The fact is, I see the use of photos as the tools to convey the impact of the MPTF’s work. It’s not always easy for people to grasp exactly who we are and what we do. We are a support organization. We support the employment of musicians. We support traditional values and community spirit. We help use music as an instrument of well-being for the elderly. We support music culture and music education for our young people.

However, we are never alone in this effort. As supporters of local community events, we are a co-sponsor. We are never specifically in the forefront, which is simply part of who we are. Many of the events that we help to succeed would continue on even without our help. However, there are also many events where our financial support is a linchpin to a school program or a traditional public event. Certainly, the members of the American Federation of Musicians understand what we do better than anyone. However, it is not always obvious for those outside the realm of live music performing to get it.

So how does the MPTF tell its story? How do we get the outside world to relate to our value? How can we, through our mission to assure that musicians are paid fairly for free public performances, educate others to the value of music and the musicians who perform it?

That’s where pictures come in. “Pictures are worth a thousand words,” goes the old axiom. Pictures tell complex stories and convey a wide dimension of information and emotion. They capture the faces of an audience immersed in a musical performance. They tell us that a veteran musician shared his or her deep knowledge and passion with a student eager to learn. We are struck by a dramatic photo that illustrates the power of an orchestra. And then we are moved by the snapshot that shows the joy of a senior citizen reconnecting with a musical memory.

One of our strongest impulses as humans is to seek community. And what greater inspiration for communal experience is there than a live music performance? Whether it’s a picture of an intimate audience, or a massive confluence of people, it tells a story of how music touches our souls. We don’t have to plead or boast when we can just show the pictures.

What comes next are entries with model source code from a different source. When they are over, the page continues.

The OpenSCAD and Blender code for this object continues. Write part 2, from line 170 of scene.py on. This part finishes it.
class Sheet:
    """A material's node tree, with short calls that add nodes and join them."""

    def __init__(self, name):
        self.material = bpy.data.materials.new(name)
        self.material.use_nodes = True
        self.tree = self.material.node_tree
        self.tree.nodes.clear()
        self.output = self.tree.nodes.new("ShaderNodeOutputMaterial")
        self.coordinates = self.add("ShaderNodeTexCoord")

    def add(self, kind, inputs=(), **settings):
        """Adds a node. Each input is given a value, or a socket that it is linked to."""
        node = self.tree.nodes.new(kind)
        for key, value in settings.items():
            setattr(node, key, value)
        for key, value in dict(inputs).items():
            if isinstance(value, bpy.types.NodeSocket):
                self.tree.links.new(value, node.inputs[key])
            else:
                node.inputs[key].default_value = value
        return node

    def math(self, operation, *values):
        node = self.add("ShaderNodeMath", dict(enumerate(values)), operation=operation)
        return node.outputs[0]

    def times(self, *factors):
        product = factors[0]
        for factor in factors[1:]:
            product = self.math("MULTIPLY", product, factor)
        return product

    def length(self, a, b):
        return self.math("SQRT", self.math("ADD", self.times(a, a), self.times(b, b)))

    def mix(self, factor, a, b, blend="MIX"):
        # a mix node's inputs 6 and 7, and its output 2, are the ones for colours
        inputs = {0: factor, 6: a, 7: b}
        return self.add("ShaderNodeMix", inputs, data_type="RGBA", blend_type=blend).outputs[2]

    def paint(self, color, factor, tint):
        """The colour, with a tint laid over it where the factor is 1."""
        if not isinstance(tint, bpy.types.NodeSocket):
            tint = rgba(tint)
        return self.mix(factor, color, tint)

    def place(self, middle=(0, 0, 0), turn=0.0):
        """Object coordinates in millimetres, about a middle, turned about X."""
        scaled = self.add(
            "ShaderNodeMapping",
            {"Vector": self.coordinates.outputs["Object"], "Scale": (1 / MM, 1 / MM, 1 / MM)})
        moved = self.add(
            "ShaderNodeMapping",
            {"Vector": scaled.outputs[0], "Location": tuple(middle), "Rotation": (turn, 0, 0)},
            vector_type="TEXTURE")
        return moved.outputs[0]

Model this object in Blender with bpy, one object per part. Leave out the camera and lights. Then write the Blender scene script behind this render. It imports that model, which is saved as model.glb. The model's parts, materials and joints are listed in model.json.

If you participate in social media, I invite you to visit our Facebook page to scroll through the many, many pictures we have posted from some of the events we have co-sponsored over the past several months. Every performance was free. Every musician paid. Every audience inspired. Look at the faces.

These photos represent our body of work. We should all take pride in that. We want to keep growing it and we want to give credit to the local organizations and the musicians and union locals that work hand-in-hand with us to make these events special. We want your photos.

We also want you to “Like” our Facebook page and to share it and spread the word. Let’s get some people to see what we do together. It might just inspire someone or some outside organization to help us. It might get someone thinking about all the good work so many musicians do to enlighten and entertain. People need to know!

Here at the MPTF, we would just simply like to have more people “Get the picture!”